AI-powered engineering drawing automation can read P&ID schematics — including those in 2D PDF format — and generate preliminary 3D pipe routing that accounts for spatial constraints, code requirements, and coordination with other disciplines. This does not replace the senior engineer's judgment. It automates the repetitive translation work that consumes their time and encodes routing logic that would otherwise exist only in their experience.

Schematic Recognition and Symbol Interpretation

AI reads P&ID symbols — valves, pumps, heat exchangers, instrumentation, control elements — and interprets the logical connections between them. Automated design review cross-references the schematic against specifications to verify pipe sizes, material designations, and connection types. Missing annotation detection catches incomplete callouts and broken references in the source P&ID before they propagate into the 3D model.

Intelligent Routing and Clash Avoidance

Once the logical system is understood, AI generates 3D pipe routes that account for gravity flow, thermal expansion, maintenance clearances, and coordination with structural and MEP systems. Cross-discipline consistency checking runs automatically, identifying clash detection issues with structural elements, HVAC ductwork, electrical conduit, and fire protection piping. The system learns from firm-specific routing preferences and past project patterns, preserving institutional knowledge that would otherwise leave with retiring engineers.

Knowledge Capture and Design Consistency

AI-powered knowledge base creation indexes a firm's existing drawings, routing standards, and design templates, learning the conventions that experienced engineers apply instinctively. Design consistency enforcement ensures that new projects follow established firm standards for pipe routing, equipment clearances, and naming conventions. This creates a persistent institutional memory that survives workforce turnover — the routing logic that senior engineers carry implicitly becomes encoded in the system.

Real-World Impact: Process Engineering Firm Workflow Transformation

Consider a mid-size process engineering firm with 200 engineers, where 35 senior piping specialists handle all P&ID to 3D conversion work. Eight of those specialists are within five years of retirement. Each conversion project consumes two to four weeks of senior time, creating a throughput ceiling that limits how many projects the firm can take on and how quickly design milestones are reached.

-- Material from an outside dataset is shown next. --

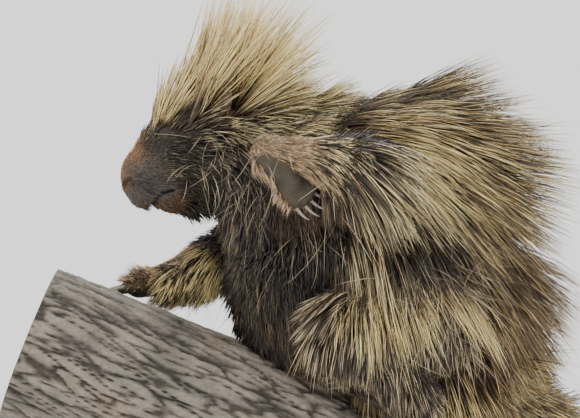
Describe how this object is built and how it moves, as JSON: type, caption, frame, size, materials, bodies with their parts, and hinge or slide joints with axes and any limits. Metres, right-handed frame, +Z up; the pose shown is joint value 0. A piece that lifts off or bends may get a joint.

With AI-powered P&ID automation, the preliminary 3D routing is generated in hours rather than weeks. Senior engineers shift from performing the conversion to reviewing and refining it — a role that leverages their expertise far more efficiently. Junior engineers can contribute to the refinement process with AI-generated routing as a starting point, accelerating their own learning curve. The firm's design standards and routing preferences are captured in the system, so when those eight senior specialists retire, their accumulated knowledge persists. Preconstruction error detection improves because every P&ID conversion is automatically checked against construction drawings for clashes, specification mismatches, and missing information. The brain drain threat becomes manageable because the knowledge is no longer locked in individual heads.

Conclusion

The engineering brain drain is not a future problem — it is happening now. Every month that experienced engineers spend on routine P&ID to 3D conversion is a month they are not mentoring successors, reviewing critical designs, or driving the strategic decisions that differentiate one firm from another. The work itself must still be done, and done well. But the approach to doing it must change.

AI-powered engineering drawing automation offers a path forward: automate the repetitive translation, preserve institutional knowledge in systems rather than individuals, and redirect senior engineering talent toward the high-value work that retains them and grows the firm. For Innovation Directors and Strategy Heads at firms where talent retention is a board-level concern, P&ID to 3D automation is not a technology initiative — it is a workforce strategy.